The Kings add blue-line grit
In consecutive summers, Los Angeles added defence-first guys Rob Scuderi (four years, $13.6 million in 2009) and Willie Mitchell (two years, $7 million in 2010). They weren’t the flashiest signings, but Drew Doughty was the only Kings defenceman who averaged more ice time per game than Scuderi and Mitchell during the club’s 2012 Cup triumph.

One and done
Just weeks after losing to the Detroit Red Wings as a member of the Pittsburgh Penguins in the 2008 Stanley Cup Final, Marian Hossa left heaps of money on the table to chase a championship by joining Nick Lidstrom, Pavel Datsyuk and Henrik Zetterberg in Detroit on a one-year, $7.5-million deal the Wings squeezed under the cap. The move came within one game of working, as Detroit lost Game 7 of the 2009 final on home ice to Hossa’s old Pittsburgh buddies. After that, Hossa decided he’d just go ahead and sign a $63-million deal with Chicago and win three Cups there.

Doomed from the start

Sean of a short era
After watching him work his weird, establishment-challenging magic with the Rangers, the Dallas Stars doled out $15.5 million to Sean Avery over four years. Twenty-three games into the next season, Avery was suspended for crude comments made about actress Elisha Cuthbert, who was in a relationship with then-Calgary defenceman Dion Phaneuf. Avery did succeed in galvanizing the team, because there was top-to-bottom agreement in Dallas he should never skate for the organization again. Apparently the Rangers had remorse over the original breakup, because they swung a trade to get Avery back in Manhattan.

Mike Komisarek during his Maple Leafs tenure. (Darren Calabrese/CP)

Switching sides
It’s hard to remember now what a big deal it was when Mike Komisarek jumped teams in hockey’s classic rivalry, moving from Montreal to Toronto in 2009. Leaf fans largely knew Komisarek as the big, tough defenceman who played on the Habs’ top pair with Andrei Markov. Canadiens supporters — especially the small band who were on board with the early days of analytics — knew Komisarek’s reputation as a great guy and teammate overshadowed the fact he wasn’t an especially talented player. He signed a five-year, $21-million deal that was wiped out with an amnesty buyout in 2013. You could argue Montreal was on the other side of this equation in 2017, when they signed already-slowing Karl Alzner to a five-year, $23-million pact.

Are they saying ‘Loooo’ or ‘Booo?’
Before the Sedins’ final year, Vancouver signed Loui Eriksson to play with his fellow Swedes.
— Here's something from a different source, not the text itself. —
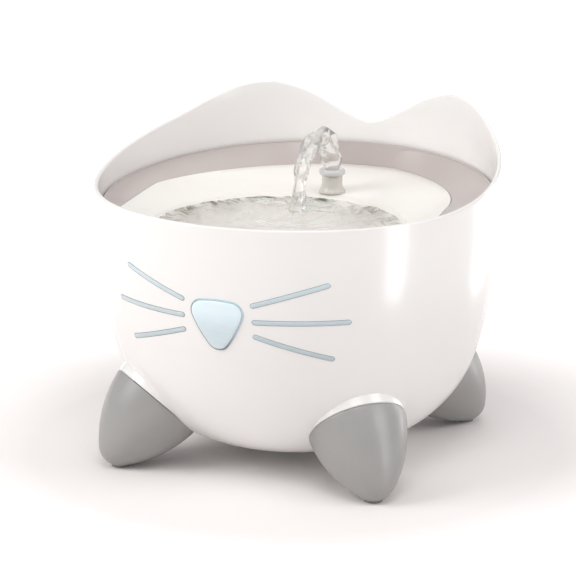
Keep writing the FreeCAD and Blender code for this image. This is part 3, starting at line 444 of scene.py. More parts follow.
class Finish:
    """A node-based material on the object's own coordinates."""

    def __init__(self, name):
        self.material = bpy.data.materials.new(name)
        self.material.use_nodes = True
        self.tree = self.material.node_tree
        self.shader = self.tree.nodes["Principled BSDF"]
        place = self.tree.nodes.new("ShaderNodeTexCoord")
        self.place = place.outputs["Object"]

    def add(self, kind, inputs=None, **settings):
        made = self.tree.nodes.new(kind)
        for key, value in settings.items():
            setattr(made, key, value)
        for key, value in (inputs or {}).items():
            if isinstance(value, bpy.types.NodeSocket):
                self.tree.links.new(value, made.inputs[key])
            else:
                made.inputs[key].default_value = value
        return made

    def set(self, **values):
        """Constants on the shader's own sockets, such as Coat_Weight=0.3."""
        for key, value in values.items():
            self.shader.inputs[key.replace("_", " ")].default_value = value
        return self

    def link(self, socket, key):
        self.tree.links.new(socket, self.shader.inputs[key])
        return self

    def paint(self, tone):
        return self.link(tone, "Base Color")

    def rough(self, *values):
        """Roughness spread from a value, as in spread."""
        return self.link(self.spread(*values), "Roughness")

    def calc(self, operation, *values):
        """Result of a sum on sockets and numbers."""
        return self.add("ShaderNodeMath", dict(enumerate(values)), operation=operation).outputs[0]

    def height(self):
        return self.add("ShaderNodeSeparateXYZ", {0: self.place}).outputs["Z"]

    def stretched(self, x, y, z):
        made = self.add("ShaderNodeMapping", {"Vector": self.place, "Scale": (x, y, z)})
        return made.outputs["Vector"]

    def noise(self, scale, detail=4.0, roughness=0.55, distortion=0.0, vector=None):
        made = self.add("ShaderNodeTexNoise", {
            "Vector": vector or self.place, "Scale": scale, "Detail": detail,
            "Roughness": roughness, "Distortion": distortion})
        return made.outputs["Fac"]

    def cells(self, scale):
        made = self.add("ShaderNodeTexVoronoi", {"Vector": self.place, "Scale": scale})
        return made.outputs["Distance"]

    def spread(self, value, low, high, from_low=0.25, from_high=0.75):
        made = self.add("ShaderNodeMapRange", {
            "Value": value, "From Min": from_low, "From Max": from_high,
            "To Min": low, "To Max": high})
        return made.outputs["Result"]

    def blend(self, factor, first, second):
        made = self.add("ShaderNodeMix", data_type="RGBA")
        self.tree.links.new(factor, made.inputs[0])
        for index, colour in ((6, first), (7, second)):
            if isinstance(colour, bpy.types.NodeSocket):
                self.tree.links.new(colour, made.inputs[index])
            else:
                made.inputs[index].default_value = (*colour[:3], 1.0)
        return made.outputs[2]

    def relief(self, height, strength, distance):
        made = self.add("ShaderNodeBump", {
            "Height": height, "Strength": strength, "Distance": distance})
        return self.link(made.outputs["Normal"], "Normal")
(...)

Had they got him on a sweetheart deal after concussions marred his time in Boston, the marriage might have made some sense. But $6 million for six years was a head-scratcher for a team that was clearly — at least from the outside perspective — about to embark on a serious transition. Eriksson has scored 38 goals in 245 games for Vancouver.

This could surely be the longest category, but we’ll spare Sergei Bobrovsky and the Florida Panthers for now and let everybody get back to the holiday.